I burst into unexpected laughter as it caught me just right. He saw me and came over.

“I see I made you laugh. You like my story? You’re a very pretty woman, you know that? I saw you before you even came in, back when you were walking around the corner of the building and I’ve been watching you all night.”

He leaned in and continued, “It takes a real woman to wear pink, you know.”

“And it takes a real man to admit he shaves his chest in public.” I retorted. “What pair we are then.” I laughed.

And he was chatting at me as his less-drunk friend pulled him away. “Let the lady alone, man.”

All in all, I had a wonderful time with Infamouscoatcheckgirl and new friends. Got to watch the drunks and the crazy interesting fans be on their best, but usually worst behavior, and got to drink some Jameson while nibbling succulent strawberries.

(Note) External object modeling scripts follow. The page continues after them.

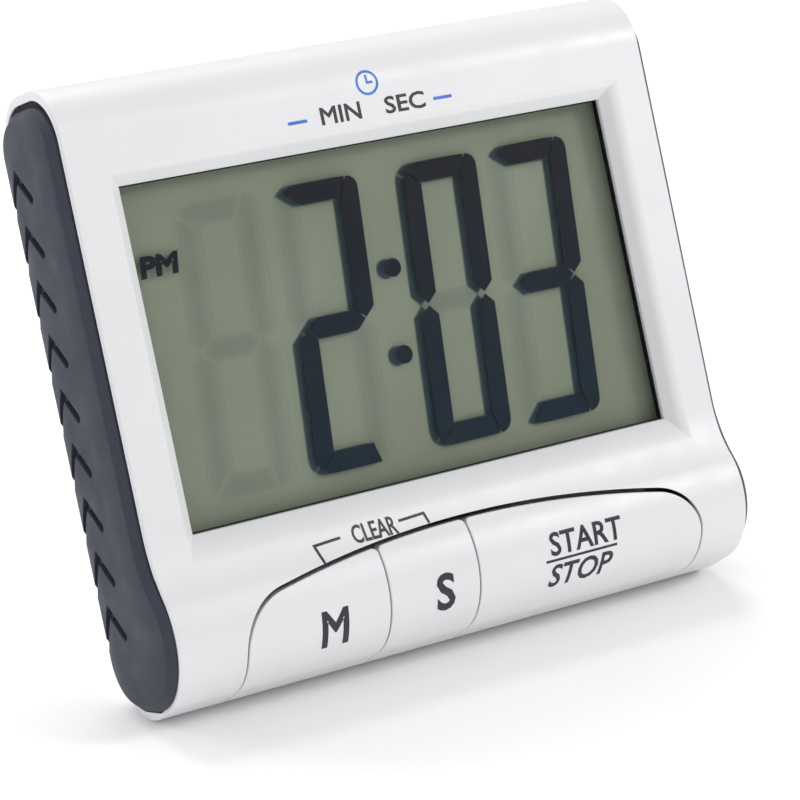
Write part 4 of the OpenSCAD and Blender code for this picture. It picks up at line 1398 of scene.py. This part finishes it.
def make_grip(side):
    """The grip on one end, -1 for the left and 1 for the right, and a thin black band round it that is
    painted shade for the gap between grip and case.
    """
    name = "right_grip" if side > 0 else "left_grip"
    chevron = bent(CHEVRON_FRONT, CHEVRON_BEND, CHEVRON_BACK, CHEVRON_R)
    heights = [CHEVRON_TOP - CHEVRON_PITCH * k for k in range(CHEVRONS)]
    grooves = [Cut(chevron + (0, z), CHEVRON_EDGE) for z in heights]
    border = Cut(pad_outline(), grip_edge(), outer=True)
    skin = Skin()
    plate(skin, facing_side(side * GRIP_TOP_X, side), border, grooves, CHEVRON_DEPTH)
    slab(skin, border.loop, side, GRIP_TOP_X - GRIP_EDGE_DROP, GRIP_BASE_X, capped=False)
    piece(skin, name + "_pad", "case", "grip_slate", name)
    # Painted shade: a black band in the gap round the grip.
    skin = Skin()
    slab(skin, outline(GRIP, -GRIP_SHADE_BAND_OUT), side, GRIP_SHADE_BAND_X, GRIP_BASE_X + 0.05)
    piece(skin, name + "_painted_shade_band", "case", "zebra_rubber")


# ---------------------------------------------------------------- ink and display marks
def outlines_of(text, low, high, bold=0.0, lean=0.0):
    """A word's outlines in the built-in font, made to fill the box between two corners."""
    curve = bpy.data.curves.new("word", "FONT")
    curve.body, curve.shear, curve.fill_mode, curve.resolution_u = text, lean, "NONE", 3
    word = linked("word", curve)
    mesh = bpy.data.meshes.new_from_object(word.evaluated_get(bpy.context.evaluated_depsgraph_get()))
    points = np.array([v.co[:2] for v in mesh.vertices])
    after = {}
    for edge in mesh.edges:
        a, b = edge.vertices
        after.setdefault(a, []).append(b)
        after.setdefault(b, []).append(a)
    bpy.data.objects.remove(word)
    bpy.data.meshes.remove(mesh)
    size = points.max(0) - points.min(0)
    room = np.array(high) - np.array(low) - 2 * bold
    points = np.array(low) + bold + (points - points.min(0)) / size * room
    loops, seen = [], set()
    for start in sorted(after):
        if start not in seen:
            path, here = [], start
            while here is not None:
                path.append(here)
                seen.add(here)
                here = next((n for n in after[here] if n not in seen), None)
            loops.append(points[path])
    return [thickened(loop, loops, bold) for loop in loops]


def thickened(loop, loops, bold):
    """The loop moved away from the ink's side, into the bare side, by bold."""
    holes = sum(inside_loop(loop[:1] + 1e-5, other)[0] for other in loops if other is not loop)
    return grown(loop, -bold if holes % 2 else bold)


def printed(into, surface, plan_loops, rise, edges=True):
    """Ink of a small thickness laid on a surface: its face and, unless told otherwise, its edges."""
    starts = np.concatenate(plan_loops)
    ends = np.concatenate([np.roll(loop, -1, axis=0) for loop in plan_loops])
    low, high = starts.min(0) - 0.1, starts.max(0) + 0.1
    lines = [[(low[0], s), (high[0], s)] for s in surface.stations(low[1], high[1])]
    points, triangles = triangulated(plan_loops, lines)
    kept = triangles[inside(points[triangles].mean(1), starts, ends)]
    corners = points[kept].reshape(-1, 2)
    into.triangles(surface.place(corners, -rise), surface.normals(corners))
    for a, b in zip(starts, ends) if edges else ():
        run = b - a
        if np.linalg.norm(run) > 1e-6:
            way = np.array([[run[1], -run[0]]]) / np.linalg.norm(run)
            if inside((a + b)[None] / 2 + way * 1e-3, starts, ends)[0]:
                way = -way
            plan = np.array([a, b])
            normal = surface.along(plan[:1], way)[0]
            into.ribbon(surface.place(plan, -rise), surface.place(plan, 0.0), normal)


def on_face(loops):
    """Loops of width and height, as loops of the front section's plan."""
    return [np.c_[loop[:, 0], FRONT.s_of("z", loop[:, 1], *FRONT_DOWN)] for loop in loops]


def stroke(points, width):
    """A thin line through points, as the outline of a band with mitred corners."""
    points = np.array(points, float)
    runs = np.diff(points, axis=0)
    runs /= np.linalg.norm(runs, axis=1)[:, None]
    sides = np.c_[-runs[:, 1], runs[:, 0]]
    before, after = np.r_[sides[:1], sides], np.r_[sides, sides[-1:]]
    offset = (before + after) / (1 + (before * after).sum(1))[:, None] * width / 2
    return np.concatenate([points + offset, (points - offset)[::-1]])


INK_RISE = 0.02


def ink(name, body, loops, finish=BLACK_INK):
    """Marks printed on the front, given as loops of width and height."""
    skin = Skin()
    printed(skin, Rolled(FRONT), on_face(loops), INK_RISE)
    piece(skin, name, body, "lcd_mark", finish=finish)


def clock_face(centre, radius, line):
    """A round dial with two hands, as a plain picture of a clock."""
    hub = np.array(centre)
    return [circle(centre, radius), circle(centre, radius - line),
            stroke([hub + (0, radius * 0.62), hub, hub + (radius * 0.5, 0)], line)]


def make_labels():
    dashes = [rounded((-12.6, 27.05), (-9.6, 27.5), 0.15), rounded((10.3, 27.05), (13.3, 27.5), 0.15)]
    ink("dial_label", "case", dashes + clock_face((0.6, 31.0), 1.75, 0.36), BLUE_INK)
    ink("units_label", "case",
        outlines_of("MIN", (-7.5, 26.3), (-1.2, 28.7), 0.07)
        + outlines_of("SEC", (2.6, 26.3), (9.0, 28.7), 0.07))
    bracket = [stroke([(-21.83, -31.1), (-22.4, -28.44), (-18.3, -28.2)], 0.38),
               stroke([(-9.1, -27.95), (-5.06, -27.74), (-4.75, -29.2)], 0.38)]
    ink("clear_label", "case",
        outlines_of("CLEAR", (-16.5, -29.55), (-9.6, -27.0), 0.06) + bracket)
    ink("minutes_label", "minutes_key",
        outlines_of("M", (-24.4, -41.95), (-20.3, -37.0), 0.16))
    ink("seconds_label", "seconds_key",
        outlines_of("S", (-6.5, -41.25), (-3.6, -36.1), 0.18))
    ink("start_stop_label", "start_stop_key",
        outlines_of("START", (12.1, -37.85), (24.1, -34.5), 0.085)
        + [stroke([(11.2, -38.42), (23.1, -38.42)], 0.36)]
        + outlines_of("STOP", (11.7, -42.1), (22.4, -39.05), 0.085, 0.22))


# ---------------------------------------------------------------- the display
FIGURE_W, FIGURE_H, BAR_W, BAR_GAP, SLANT = 12.2, 39.4, 3.0, 0.2, 0.08
BAR_LEFT_R, BAR_RIGHT_R, TOP_SPLIT, LOW_SPLIT = 2.5, 1.9, 32, 50
FIGURE_Z, REFRACTED = -0.3, 0.45
DOTS_AT, DOT_R = ((0.2, 5.7), (-0.8, -6.3)), 1.3
AFTERNOON = ((-36.7, 10.75), (-30.8, 13.7), 0.22, 0.12)
# Painted shadows of the bars: how far left they are shifted, as if lit from the right, and how thin they are.
SHADOW_PAINT_SHIFT, SHADOW_PAINT_THICKNESS = 0.75, 0.008
# Painted shadows of the bars on the reflector. Name, finish, whether of the lit bars, how much wider than the
# bars, and height over the reflector.
BAR_SHADOWS_PAINTED = (("display_figure_painted_shadows", PAINTED_SHADOW_TINT, True, 0.12, 0.010),
          ("display_figure_painted_shadow_rims", PAINTED_SHADOW_CORE_TINT, True, -0.1, 0.022),
          ("display_unlit_painted_shadows", GHOST_AND_PAINTED_SHADE_TINT, False, 0.3, 0.034),
          ("display_unlit_painted_shadow_cores", GHOST_AND_PAINTED_SHADE_TINT, False, -0.35, 0.046))
# A thin black band just behind the window's edge, painted shade for the dark gap between the case's lip and
# the display: its spread from the opening, and its depths.
PAINTED_WINDOW_SHADE, PAINTED_WINDOW_SHADE_Y = (0.02, -0.17), (LCD_Y - 0.12, LCD_Y - 0.005)
# The black border painted in as shade round the display's edge: its inset from the polarizer, its opening's
# left, right, and upper and lower insets, and its depths.
BORDER_INSET, VIEW_LEFT, VIEW_RIGHT, VIEW_INSET, PAINTED_SHADE_MASK_Y = 0.3, 0.3, 0.1, 0.12, (2.108, 2.118)
BARS = ("top", "top_right", "low_right", "bottom", "low_left", "top_left", "middle")
FIGURES = [(-25.1, ()), (-10.0, ("top", "top_right", "middle", "low_left", "bottom")),
           (9.2, tuple(b for b in BARS if b != "middle")),
           (24.3, ("top", "top_right", "middle", "low_right", "bottom"))]


def bar_outlines():
    """The seven bars of a figure about its own middle, with round outer corners."""
    w, h, b = FIGURE_W / 2, FIGURE_H / 2, BAR_W
    left_r, right_r = BAR_LEFT_R, BAR_RIGHT_R
    step = math.radians(10)

    def left_corner(split):
        """The round top left corner, shared between two bars at an angle above level."""
        corner, start = (left_r - w, h - left_r), math.pi
        mid = math.pi - math.radians(split)
        return arc(corner, left_r, mid, math.pi / 2, step), arc(corner, left_r, start, mid, step)

    def over_bar(split):
        return np.concatenate([left_corner(split)[0], [(w - right_r, h), (w - b, h - b), (b - w, h - b)]])

    def left_bar(split):
        inner = [(b - w, h - b), (b - w, b / 2), (b / 2 - w, 0), (-w, b / 2)]
        return np.concatenate([left_corner(split)[1], inner])

    right = np.concatenate([arc((w - right_r, h - right_r), right_r, math.pi / 2, 0, step),
                            [(w, b / 2), (w - b / 2, 0), (w - b, b / 2), (w - b, h - b)]])
    middle = np.array([(b / 2 - w, 0), (b - w, b / 2), (w - b, b / 2), (w - b / 2, 0), (w - b, -b / 2),
                       (b - w, -b / 2)])
    flipped = np.array([1, -1])
    shapes = {"top": over_bar(TOP_SPLIT), "top_right": right, "top_left": left_bar(TOP_SPLIT),
              "middle": middle, "bottom": over_bar(LOW_SPLIT) * flipped, "low_right": right * flipped,
              "low_left": left_bar(LOW_SPLIT) * flipped}
    return {name: grown(shape, -BAR_GAP / 2) for name, shape in shapes.items()}


def thin_marks(name, finish, loops, front_y, back_y, *nodes):
    """Thin flat marks between two depths."""
    skin = Skin()
    printed(skin, facing_front(back_y), loops, back_y - front_y)
    printed(skin, facing_back(back_y), loops, 0.0, edges=False)
    piece(skin, name, "case", "lcd_mark", *nodes, finish=finish)


def make_display():
    """The lit and unlit bars, their painted shadows on the reflector, a black band painted in as shade behind
    the window's edge, and the black border, which is painted shade round the display's edge.
    """
    lit, unlit = [], []
    for x, shown in FIGURES:
        for name, bar in bar_outlines().items():
            place = np.c_[bar[:, 0] + SLANT * bar[:, 1] + x + REFRACTED, bar[:, 1] + FIGURE_Z]
            (lit if name in shown else unlit).append(place)
    lit += [circle((x + REFRACTED, z), DOT_R) for x, z in DOTS_AT]
    low, high = node_box("lcd_segments")
    thin_marks("display_figures", FINISH["lcd_mark"], lit + outlines_of("PM", *AFTERNOON),
           low[1], high[1], "lcd_segments")
    thin_marks("display_unlit_bars", GHOST_AND_PAINTED_SHADE_TINT, unlit, low[1], high[1], "lcd_segments")
    film = node_box("lcd_reflector")[0][1]
    # Painted shadows: tinted see-through copies of the bars, shifted left and laid just in front of the
    # reflector.
    for name, finish, of_lit, spread, level in BAR_SHADOWS_PAINTED:
        moved = [grown(loop, spread) - (SHADOW_PAINT_SHIFT, 0) for loop in (lit if of_lit else unlit)]
        thin_marks(name, finish, moved, film - level - SHADOW_PAINT_THICKNESS, film - level)
    half_w, half_h = WINDOW[0] / 2, WINDOW[1] / 2
    opening = rectangle((-half_w, -half_h), (half_w, half_h))
    # Painted shade: a black band in the dark gap between the window's lip and the display.
    frame_band("window_painted_shade_band", *[grown(opening, spread) for spread in PAINTED_WINDOW_SHADE], *PAINTED_WINDOW_SHADE_Y)
    # Painted shade: a black border round the display's viewing area, standing in for the shade under the
    # window's edge.
    low, high = [corner[[0, 2]] for corner in node_box("lcd_polarizer")]
    border = rectangle(low + BORDER_INSET, high - BORDER_INSET)
    viewing = rectangle((VIEW_LEFT - half_w, VIEW_INSET - half_h), (half_w + VIEW_RIGHT, half_h - VIEW_INSET))
    frame_band("display_painted_shade_border", border, viewing, *PAINTED_SHADE_MASK_Y)


def make_sheets():
    """The display's flat sheets."""
    for node_name, slot in (("lcd_polarizer", "polarizer"), ("lcd_front_glass", "lcd_glass"),
                            ("lcd_rear_glass", "lcd_glass"), ("lcd_reflector", "reflector")):
        skin = Skin()
        block(skin, *node_box(node_name))
        piece(skin, node_name + "_sheet", "case", slot, node_name)


def frame_band(name, outer, inner, front_y, back_y):
    """A flat black frame between two loops of width and height."""
    skin = Skin()
    flat_face(skin, facing_front(front_y), outer, [inner])
    flat_face(skin, facing_back(back_y), outer, [inner])
    for loop, outwards in ((outer, 1), (inner, -1)):
        side_wall(skin, loop, facing_back(front_y), facing_back(back_y), outwards)
    piece(skin, name, "case", "zebra_rubber")


# ---------------------------------------------------------------- CAD nodes that stay
MERGED_WITHIN, SOFT_EDGE, SOFT_ANGLE = 0.001, 0.05, 50


def finish_cad_nodes():
    """Gives each visible CAD node the finish of its slot, and softens its sharp edges."""
    for name, shown in frame["nodes"].items():
        slot = shown.data.materials[0].name
        if not shown.hide_render:
            shown.data.materials[0] = WIRES[name] if name in WIRES else FINISH[slot]
            weld = shown.modifiers.new("weld", "WELD")
            weld.merge_threshold = MERGED_WITHIN * MM
            softened = shown.modifiers.new("softened_edges", "BEVEL")
            softened.width, softened.segments = SOFT_EDGE * MM, 2
            softened.limit_method, softened.angle_limit = "ANGLE", math.radians(SOFT_ANGLE)


make_front_case()
make_rear_case()
make_stand()
make_door()
make_cell()
make_magnets()
make_knob()
for key in KEYS:
    make_key(*key)
make_grip(-1)
make_grip(1)
make_labels()
make_display()
make_sheets()
finish_cad_nodes()
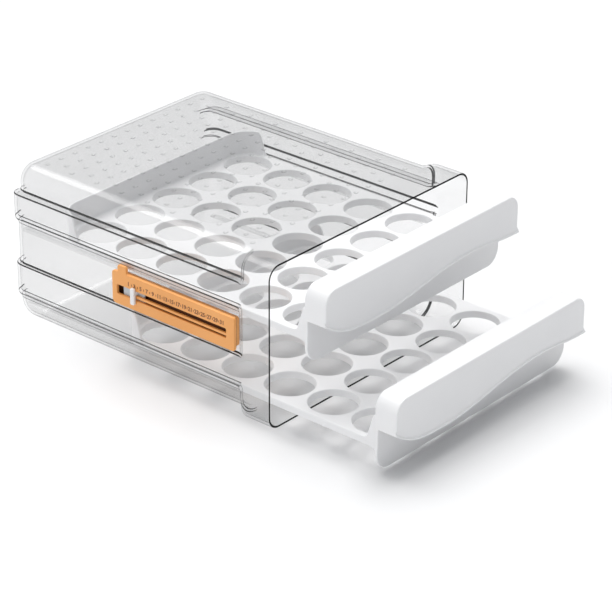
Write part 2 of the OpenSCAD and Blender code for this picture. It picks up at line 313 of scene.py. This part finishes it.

I did notice an interesting attitude that surfaced while I was there. At some point – and I don’t know when this happened – I have adopted Dante’s as “mine” in my thinking. It may have happened last summer. I’m sure it’s due in part to all of Infamouscoatcheckgirl’s generosity and thoughtfulness – but somewhere, somehow, I have begun thinking of Dante’s as “my club”. Although, clearly it is not.

I remember the first time I was in Dante’s back when I was managing a burlesque show and I was checking out the space as a potential place to perform – that was almost a decade ago.

A lot can happen in ten years, it seems. All for the better.